Не чужды, наконец, автору неправильные обобщения с их результатом – самопротиворечием. Таково, между прочим, положение, «что с XIV-XV в. входит во всеобщее употребление произношение при совершении дьяконской хиротонии возгласа: «ἂξιος», которым епископ, клир и народ выражали своё мнение о достоинстве ставленника» (стр. 135). В противоположность данному заявлению, на стр. 116, пр. 30 говорится, что редакция дьяконской хиротонии по Барберинову MS., не знающая возгласа «ἂξιος» (стр. 115–116), встречается и в некоторых списках X-XV в.; на стр. 120, пр. 38 отмечается повторение представляющей ту же особенность редакции Криптоферратского евхология в памятниках XIII-XVI в. и на стр. 122, пр. 44 – воспроизведение однородного с ней чина Илитария XII-XIII века в рукописях XIV, XV и XVI вв.
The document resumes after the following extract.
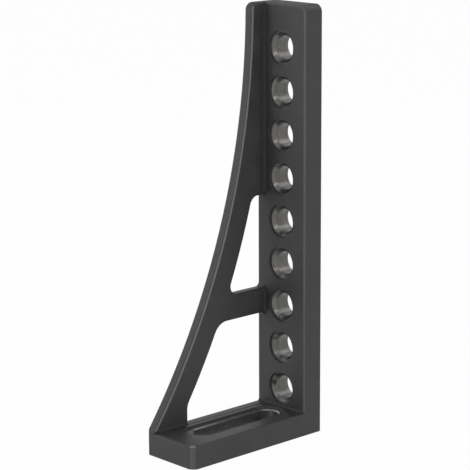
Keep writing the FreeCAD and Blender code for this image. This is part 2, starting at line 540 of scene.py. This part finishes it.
    def web_edge(self, s: Surface) -> Signal:
        """A mask of the painted highlight on the web's hollow edge, where it meets the web's inner face.

        Args:
            s: The material under construction.

        Returns:
            The mask.
        """
        centre_x, centre_z, radius = self.plate.web_curve()
        out_x, out_z = s.along("X") - centre_x, s.along("Z") - centre_z
        rise = (out_x * out_x + out_z * out_z) / (2.0 * radius) - (radius / 2.0 + self.web_inset)
        return self.near(s, rise, s.along("Y") - self.plate.web_face, self.line_reach)

    def toe_corner(self, s: Surface) -> Signal:
        """A mask of the painted highlight on the foot's rounded corner on the open side.

        Args:
            s: The material under construction.

        Returns:
            The mask.
        """
        p, turn = self.plate, math.radians(self.toe_turn)
        corner_x = p.foot_length - p.foot_corner * (1.0 - math.cos(turn))
        corner_y = p.open_side - p.foot_corner * (1.0 - math.sin(turn))
        return self.near(s, s.along("X") - corner_x, s.along("Y") - corner_y, self.toe_reach)

    def shaded_corners(self, s: Surface) -> Signal:
        """A mask of the inner corners, where shade is painted into the skin and its roughness is duller.

        Args:
            s: The material under construction.

        Returns:
            The mask.
        """
        p, x, y, z = self.plate, s.along("X"), s.along("Y"), s.along("Z")
        off_leg = x - (p.leg_thickness + self.corner_inset)
        off_web = y - (p.web_face + self.corner_inset)
        off_foot = z - (p.foot_thickness + self.corner_inset)
        mask = self.near(s, off_leg, off_web, self.corner_reach)
        for low, high in p.windows:
            middle, half = (low + high) / 2.0, (high - low) / 2.0
            mask = mask * s.ramp(s.maths(Maths.ABSOLUTE, z - middle), half - self.corner_reach, half)
        for first, second in ((off_leg, off_foot), (off_web, off_foot)):
            mask = s.maths(Maths.MAXIMUM, mask, self.near(s, first, second, self.corner_reach))
        return mask


@dataclass(frozen=True)
class MachinedIron:
    """Cut iron with fine rings left by the tool: a coated seat, a lead-in that may be rubbed bare, and the wall.

    The lead-in lies between two places along one axis, and the seat beyond it. The shares say how much each noise
    counts: rings, broad rings, cloud in the tone; rings, cloud in the roughness; rings, broad rings in the relief.
    """

    name: str
    ring_stretch: Vector3
    band_axis: str
    band: Tuple[float, float]
    dark: Colour = (0.085, 0.083, 0.081)
    light: Colour = (0.170, 0.166, 0.162)
    bare: Colour = (0.30, 0.295, 0.29)
    coat: Colour = (0.055, 0.054, 0.054)
    bareness: float = 0.0
    roughness: float = 0.27
    seat_dulling: float = 0.12
    metallic: float = 0.75
    ring: float = 0.35 * MM
    broadening: float = 4.5
    cloud: float = 9.0 * MM
    tone_shares: Vector3 = (0.9, 0.9, 0.6)
    tone_range: Tuple[float, float] = (0.1, 0.9)
    dull_shares: Tuple[float, float] = (0.16, 0.10)
    relief_shares: Tuple[float, float] = (0.6, 0.4)
    relief: float = 0.05 * MM
    relief_strength: float = 0.8
    feather: float = 0.15 * MM

    def make(self) -> bpy.types.Material:
        """Builds the material.

        Returns:
            The finished material.
        """
        s = Surface(self.name)
        rings = s.noise(self.ring, 2.0, self.ring_stretch)
        broad = s.noise(self.broadening * self.ring, 2.0, self.ring_stretch)
        cloud = s.noise(self.cloud, 2.0)
        seat = s.ramp(s.along(self.band_axis), self.band[1] - self.feather, self.band[1] + self.feather)
        bare = self.lead_in(s) * self.bareness

        tone = s.swing(*zip((rings, broad, cloud), self.tone_shares)) + NOISE_MIDDLE
        turned = s.mix(s.ramp(tone, *self.tone_range), self.dark, self.light)
        level = self.roughness + self.seat_dulling * seat
        relief = rings * self.relief_shares[0] + broad * self.relief_shares[1]
        shader = s.node(
            "ShaderNodeBsdfPrincipled",
            None,
            {
                "Base Color": s.mix(seat, s.mix(bare, turned, self.bare), self.coat),
                "Roughness": level + s.swing(*zip((rings, cloud), self.dull_shares)),
                "Metallic": (self.metallic + bare * (1.0 - self.metallic)) * (1.0 - seat),
                "Normal": s.bump(relief, self.relief, self.relief_strength),
            },
        )
        return s.finish(shader.outputs[0])

    def lead_in(self, s: Surface) -> Signal:
        """A mask of the lead-in's band.

        Args:
            s: The material under construction.

        Returns:
            The mask.
        """
        place, (low, high) = s.along(self.band_axis), self.band
        over = s.ramp(place, low - self.feather, low + self.feather)
        return over * s.ramp(place, high + self.feather, high - self.feather)


@dataclass(frozen=True)
class StudioWhite:
    """The pale floor: white where nothing shades it, and it keeps a soft shadow."""

    name: str = "studio_white"
    colour: Colour = (0.88, 0.88, 0.88)
    glow: float = 0.98

    def make(self) -> bpy.types.Material:
        """Builds the material.

        Returns:
            The finished material.
        """
        s = Surface(self.name)
        shown = s.shown()
        matte = s.node("ShaderNodeBsdfDiffuse", None, {"Color": self.colour})
        glow = s.node("ShaderNodeEmission", None, {"Color": WHITE, "Strength": 1.0})
        both = s.node("ShaderNodeMixShader", None, {0: shown * self.glow, 1: matte.outputs[0], 2: glow.outputs[0]})
        return s.finish(both.outputs[0])


# ----------------------------------------------------------------------------------------------------- sub-assemblies
@dataclass
class Casting:
    """The iron casting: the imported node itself, which only gets its skin."""

    skin: CastSkin = field(default_factory=CastSkin)

    def build(self) -> bpy.types.Object:
        """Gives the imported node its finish.

        Returns:
            The node's object.
        """
        node = frame["nodes"][CASTING_NODE]
        node.data.materials.clear()
        node.data.materials.append(self.skin.make())
        return node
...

Подобный же характер носят рассуждения о вручении «залога» (св. тела) новопоставленному пресвитеру. «В древнейших памятниках, – говорит автор, вручение залога отнесено к моменту после «Достойно и праведно». И так было до XIV в.; с этого же времени практика начинает изменяться в том направлении, что залог стали вручать новопоставленному позже: «после призывания божественной благодати», т.е. после пресуществления св. даров» (стр. 178–9). Насколько справедливо подобное обобщение, можно судить по тому, что на стр. 174–5, пр. 19 сам автор упоминает о двух памятниках XIV в., в которых время вручения залога указано по «Достойно и праведно». Нельзя вполне согласиться и с тем мнением, что в XIV в. возвратились к древнейшей практике подавать новопоставленному не часть агнца, как было в XI в. и следующих столетиях, а целый агнец (стр. 180). Подобный обычай не был всеобщим даже в XVI в.: по рукоп. 1510 г. Синайской библ. № 974, новорукоположенному пресвитеру подаётся часть св. тела (А. А. Дмитриевский «Описание литургических рукописей», II т., стр. 692).

 

Источник: Христианское чтение. 1907. № 6. С. 912-917.